_Aim:_ Exactly the lines from the one that contains "top_shell();" to the one that contains "bpy.context.scene.collection.objects.link(empty)", both lines included, should be copied, and no others.

BEGIN Data shown

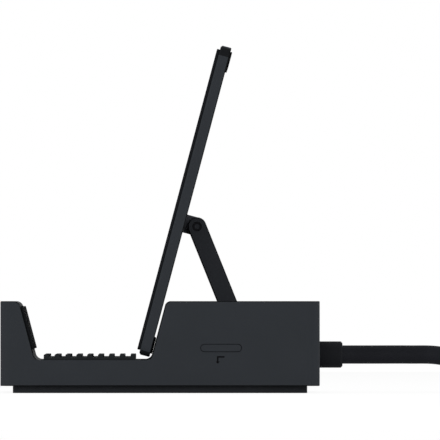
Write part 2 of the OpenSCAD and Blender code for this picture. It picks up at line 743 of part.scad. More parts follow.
// Bracket let into the plate's back, with the tongue that turns on the upper pin
module hinge_bracket() color("#2b2c33") on_plate() difference() {
    union() {
        translate([-flange_w / 2, -flange_t, hinge_up - flange_h / 2]) cube([flange_w, flange_t, flange_h]);
        translate([-tongue_w / 2, -flange_t / 2, hinge_up - strut_r])
            cube([tongue_w, hinge_out + flange_t / 2, strut_t]);
        translate([0, hinge_out, hinge_up]) barrel(strut_r, tongue_w);
    }
    translate([0, hinge_out, hinge_up]) barrel(upper_pin_r + run_gap, tongue_w + over);
    hole_r = bracket_screw_r + fit_gap;
    for (p = bracket_screw_places) translate([p.x, 0, p.y]) rotate([90, 0, 0]) {
        translate([0, 0, -over]) cylinder(h = flange_t + 2 * over, r = hole_r);
        cylinder(h = bracket_head_r - bracket_screw_r, r1 = bracket_head_r + fit_gap, r2 = hole_r);
    }
}

// Four countersunk screws that hold the bracket to the plate
module bracket_screws() color("#8d9095") on_plate() for (p = bracket_screw_places)
    translate([p.x, 0, p.y]) rotate([90, 0, 0]) difference() {
        union() {
            cylinder(h = bracket_head_r - bracket_screw_r, r1 = bracket_head_r, r2 = bracket_screw_r);
            cylinder(h = bracket_screw_len, r = bracket_screw_r);
        }
        cylinder(h = bracket_screw_r / 2, r = bracket_screw_r * 0.6, $fn = 6);
    }

// A rounded sheet that stands in the plate's frame, from one depth to another
module sheet(inset, r, from, to) {
    translate([0, to, plate_len / 2]) rotate([90, 0, 0]) linear_extrude(to - from)
        rounded_rect(body_w - 2 * inset, plate_len - 2 * inset, r);
}

// Back plate, chamfered round its front edge and pocketed for the bracket
module back_plate() color("#33353a") on_plate() difference() {
    union() {
        sheet(0, plate_r, plate_chamfer - plate_t, 0);
        hull() {
            sheet(0, plate_r, plate_chamfer - plate_t, plate_chamfer * 2 - plate_t, $fn = blend_fn);
            sheet(plate_chamfer, plate_r - plate_chamfer, -plate_t, plate_chamfer - plate_t, $fn = blend_fn);
        }
    }
    translate([-flange_w / 2 - fit_gap, -flange_t, hinge_up - flange_h / 2 - fit_gap])
        cube([flange_w + 2 * fit_gap, flange_t + over, flange_h + 2 * fit_gap]);
    for (p = bracket_screw_places) translate([p.x, 0, p.y]) rotate([90, 0, 0])
        cylinder(h = bracket_screw_len + fit_gap, r = bracket_screw_r);
}

// Soft pad on the plate's front, which the console leans on
module front_pad() color("#1b1c1e") on_plate()
    sheet(pad_inset, plate_r - pad_inset / 2, -plate_t - front_pad_t, -plate_t);

// Rubber strips on the plate's back that land on the housing
module bumper(up) on_plate() translate([0, bumper_t, up + bumper_h / 2]) rotate([90, 0, 0])
    linear_extrude(bumper_t) pill(body_w - 2 * bumper_inset, bumper_h);
module upper_bumper() color("#17181a") bumper(plate_len - bumper_end - bumper_h);
module lower_bumper() color("#17181a") bumper(bumper_end);

// A tube swept along a route, with one ring at each of its points
function heading(pts, i) =
    let (a = pts[max(i - 1, 0)], b = pts[min(i + 1, len(pts) - 1)]) (b - a) / norm(b - a);
module tube(pts, r) {
    n = len(pts);
    ring = [for (i = [0 : n - 1])
        let (t = heading(pts, i), side = cross(t, [0, 0, 1]), s = side / norm(side), u = cross(s, t))
        [for (k = [0 : tube_sides - 1])
            let (turn = 360 * k / tube_sides) pts[i] + r * (cos(turn) * s + sin(turn) * u)]];
    points = [for (loop = ring, p = loop) p];
    sides = [for (i = [0 : n - 2], k = [0 : tube_sides - 1])
        let (j = (k + 1) % tube_sides)
        [i * tube_sides + k, i * tube_sides + j, (i + 1) * tube_sides + j, (i + 1) * tube_sides + k]];
    first = [for (k = [tube_sides - 1 : -1 : 0]) k];
    last = [for (k = [0 : tube_sides - 1]) (n - 1) * tube_sides + k];
    polyhedron(points, concat(sides, [first, last]));
}
module on_cord() translate([cord_x, rear_y + relief_len, 0]) children();
module cord_lead() color("#1b1c1f") on_cord() tube(lead_route, cord_r);
module cord_tail() color("#1b1c1f") on_cord() tube(tail_route, cord_r);

// Outer shape of the coiled stretch
module cord_coil() color("#1b1c1f") on_cord() translate(coil_at) rotate_extrude() translate([coil_r, 0]) {
    translate([-cord_r, cord_r]) square([cord_d, coil_rise]);
    translate([0, cord_r]) circle(cord_r);
    translate([0, cord_r + coil_rise]) circle(cord_r);
}

// Plug on the cord's far end: a moulded grip and a bright tip
plug_place = tail_route[len(tail_route) - 1];
module on_plug() on_cord() translate(plug_place) rotate([0, -90, 0]) rotate([0, 0, 90]) children();
module plug_grip() color("#1e1f22") on_plug() linear_extrude(plug_len) pill(plug_w, plug_t);
module plug_tip() color("#b9bbbe") on_plug() translate([0, 0, plug_len]) difference() {
    linear_extrude(plug_t) pill(usb_c_w - 2 * shell_t, usb_c_h - 2 * shell_t);
    translate([0, 0, plug_t / 4]) linear_extrude(plug_t) pill(usb_c_w - 4 * shell_t, usb_c_h - 4 * shell_t);
}

top_shell();
bottom_cover();
cover_screws();
rubber_foot();
trough_mat();
lip_pad();
main_board();
board_screws();
hub_chip();
power_chip();
heat_sink();
button_switch();
network_socket();
usb_a_socket_left();
usb_a_socket_right();
video_socket();
usb_c_socket();
cord_header();
strain_relief();
lower_hinge_pin();
lower_washers();
mode_button();
strut_arm();
upper_hinge_pin();
upper_washers();
hinge_bracket();
bracket_screws();
back_plate();
front_pad();
upper_bumper();
lower_bumper();
cord_lead();
cord_coil();
cord_tail();
plug_grip();
plug_tip();
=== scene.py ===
"""A dock for a handheld console: a low housing with a trough that the console stands in,
and a folding back plate on a wide hinged strut. It is put together here in the order of
assembly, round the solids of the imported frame. Lengths are in metres, unless a comment
says millimetres."""
import json

import bmesh
import bpy
import numpy as np
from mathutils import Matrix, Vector


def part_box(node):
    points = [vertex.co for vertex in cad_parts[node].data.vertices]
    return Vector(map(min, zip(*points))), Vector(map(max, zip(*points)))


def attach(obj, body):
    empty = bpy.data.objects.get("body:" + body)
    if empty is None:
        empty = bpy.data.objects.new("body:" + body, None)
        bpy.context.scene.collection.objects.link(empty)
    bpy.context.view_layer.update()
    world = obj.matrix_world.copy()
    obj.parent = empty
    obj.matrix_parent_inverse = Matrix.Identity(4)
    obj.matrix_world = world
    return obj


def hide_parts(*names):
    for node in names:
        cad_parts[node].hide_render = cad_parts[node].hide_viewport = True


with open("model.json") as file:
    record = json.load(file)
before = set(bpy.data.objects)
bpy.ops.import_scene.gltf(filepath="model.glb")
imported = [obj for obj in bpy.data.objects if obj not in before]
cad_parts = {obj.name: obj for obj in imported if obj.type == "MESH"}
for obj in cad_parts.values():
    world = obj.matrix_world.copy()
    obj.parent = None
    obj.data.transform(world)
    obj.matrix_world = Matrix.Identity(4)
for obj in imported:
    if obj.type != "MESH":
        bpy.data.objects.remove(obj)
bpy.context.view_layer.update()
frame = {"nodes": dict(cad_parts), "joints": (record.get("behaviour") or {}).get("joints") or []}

MM = 0.001


# The studio. A white backdrop that camera, metal and glass see, a pale floor that keeps the
# dock's shadow, one large soft lamp beside the camera and weaker ones round it. The camera
# looks level at the dock's right-hand side from far off, with a very long lens.
def linear(code):
    """A hex sRGB colour as linear RGBA: each channel c becomes c / 12.92 up to 0.04045, and
    ((c + 0.055) / 1.055) to the power 2.4 above it."""
    c = np.array([int(code[i:i + 2], 16) for i in (1, 3, 5)]) / 255
    return (*np.where(c <= 0.04045, c / 12.92, ((c + 0.055) / 1.055) ** 2.4).tolist(), 1.0)


def add(tree, kind, inputs={}, **settings):
    """Adds one shader node with its own settings. Each input is a number or colour to write,
    or the output socket of another node to link."""
    made = tree.nodes.new("ShaderNode" + kind)
    for name, value in settings.items():
        setattr(made, name, value)
    for name, value in inputs.items():
        if isinstance(value, bpy.types.NodeSocket):
            tree.links.new(value, made.inputs[name])
        else:
            made.inputs[name].default_value = value
    return made


def seen(tree, share=1.0):
    """The share of a backdrop's own white: it is there for rays from the camera, from a
    reflection or through glass, and is 0 for the rays that light the object."""
    path = add(tree, "LightPath").outputs
    either = path["Is Camera Ray"]
    for other in ("Is Glossy Ray", "Is Transmission Ray"):
        either = add(tree, "Math", {0: either, 1: path[other]}, operation="MAXIMUM").outputs[0]
    return add(tree, "Math", {0: either, 1: share}, operation="MULTIPLY").outputs[0]


ROOM_LIGHT = 0.32
world = bpy.data.worlds.new("studio")
bpy.context.scene.world = world
world.use_nodes = True
tree = world.node_tree
tree.nodes.clear()
lit = add(tree, "Background", {"Color": linear("#ffffff"), "Strength": ROOM_LIGHT})
backdrop = add(tree, "Background", {"Color": linear("#ffffff"), "Strength": 1.0})
both = add(tree, "MixShader", {0: seen(tree), 1: lit.outputs[0], 2: backdrop.outputs[0]})
add(tree, "OutputWorld", {"Surface": both.outputs[0]})

FLOOR_SIZE = 3.2
FLOOR_WHITE_SHARE = 0.85
FLOOR_GLOW = 1.07
# A hair under the foot, so that the two don't share one plane
FLOOR_Z = -0.05 * MM
half = FLOOR_SIZE / 2
corners = [(x * half, y * half, FLOOR_Z) for x, y in ((-1, -1), (1, -1), (1, 1), (-1, 1))]
floor_mesh = bpy.data.meshes.new("floor")
floor_mesh.from_pydata(corners, [], [(0, 1, 2, 3)])
floor = bpy.data.objects.new("floor", floor_mesh)
bpy.context.scene.collection.objects.link(floor)
# Paper has no gloss, so the dock has a soft shadow on it and no mirror image
paper = bpy.data.materials.new("matt white paper")
paper.use_nodes = True
tree = paper.node_tree
tree.nodes.clear()
matt = add(tree, "BsdfDiffuse", {"Color": linear("#f6f6f6")})
glow = add(tree, "Emission", {"Color": linear("#ffffff"), "Strength": FLOOR_GLOW})
own_white = seen(tree, FLOOR_WHITE_SHARE)
both = add(tree, "MixShader", {0: own_white, 1: matt.outputs[0], 2: glow.outputs[0]})
add(tree, "OutputMaterial", {"Surface": both.outputs[0]})
floor_mesh.materials.append(paper)

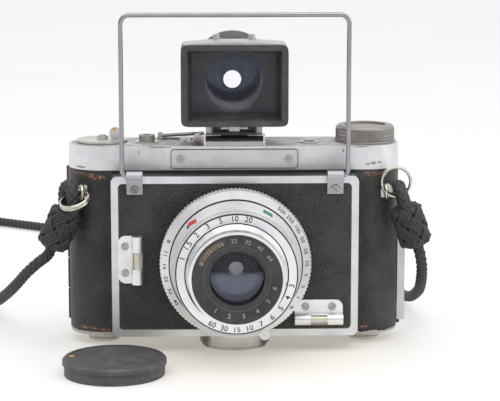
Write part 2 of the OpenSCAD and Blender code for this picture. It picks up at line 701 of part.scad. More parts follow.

END Data shown

_The output:_
top_shell();
bottom_cover();
cover_screws();
rubber_foot();
trough_mat();
lip_pad();
main_board();
board_screws();
hub_chip();
power_chip();
heat_sink();
button_switch();
network_socket();
usb_a_socket_left();
usb_a_socket_right();
video_socket();
usb_c_socket();
cord_header();
strain_relief();
lower_hinge_pin();
lower_washers();
mode_button();
strut_arm();
upper_hinge_pin();
upper_washers();
hinge_bracket();
bracket_screws();
back_plate();
front_pad();
upper_bumper();
lower_bumper();
cord_lead();
cord_coil();
cord_tail();
plug_grip();
plug_tip();
=== scene.py ===
"""A dock for a handheld console: a low housing with a trough that the console stands in,
and a folding back plate on a wide hinged strut. It is put together here in the order of
assembly, round the solids of the imported frame. Lengths are in metres, unless a comment
says millimetres."""
import json

import bmesh
import bpy
import numpy as np
from mathutils import Matrix, Vector


def part_box(node):
    points = [vertex.co for vertex in cad_parts[node].data.vertices]
    return Vector(map(min, zip(*points))), Vector(map(max, zip(*points)))


def attach(obj, body):
    empty = bpy.data.objects.get("body:" + body)
    if empty is None:
        empty = bpy.data.objects.new("body:" + body, None)
        bpy.context.scene.collection.objects.link(empty)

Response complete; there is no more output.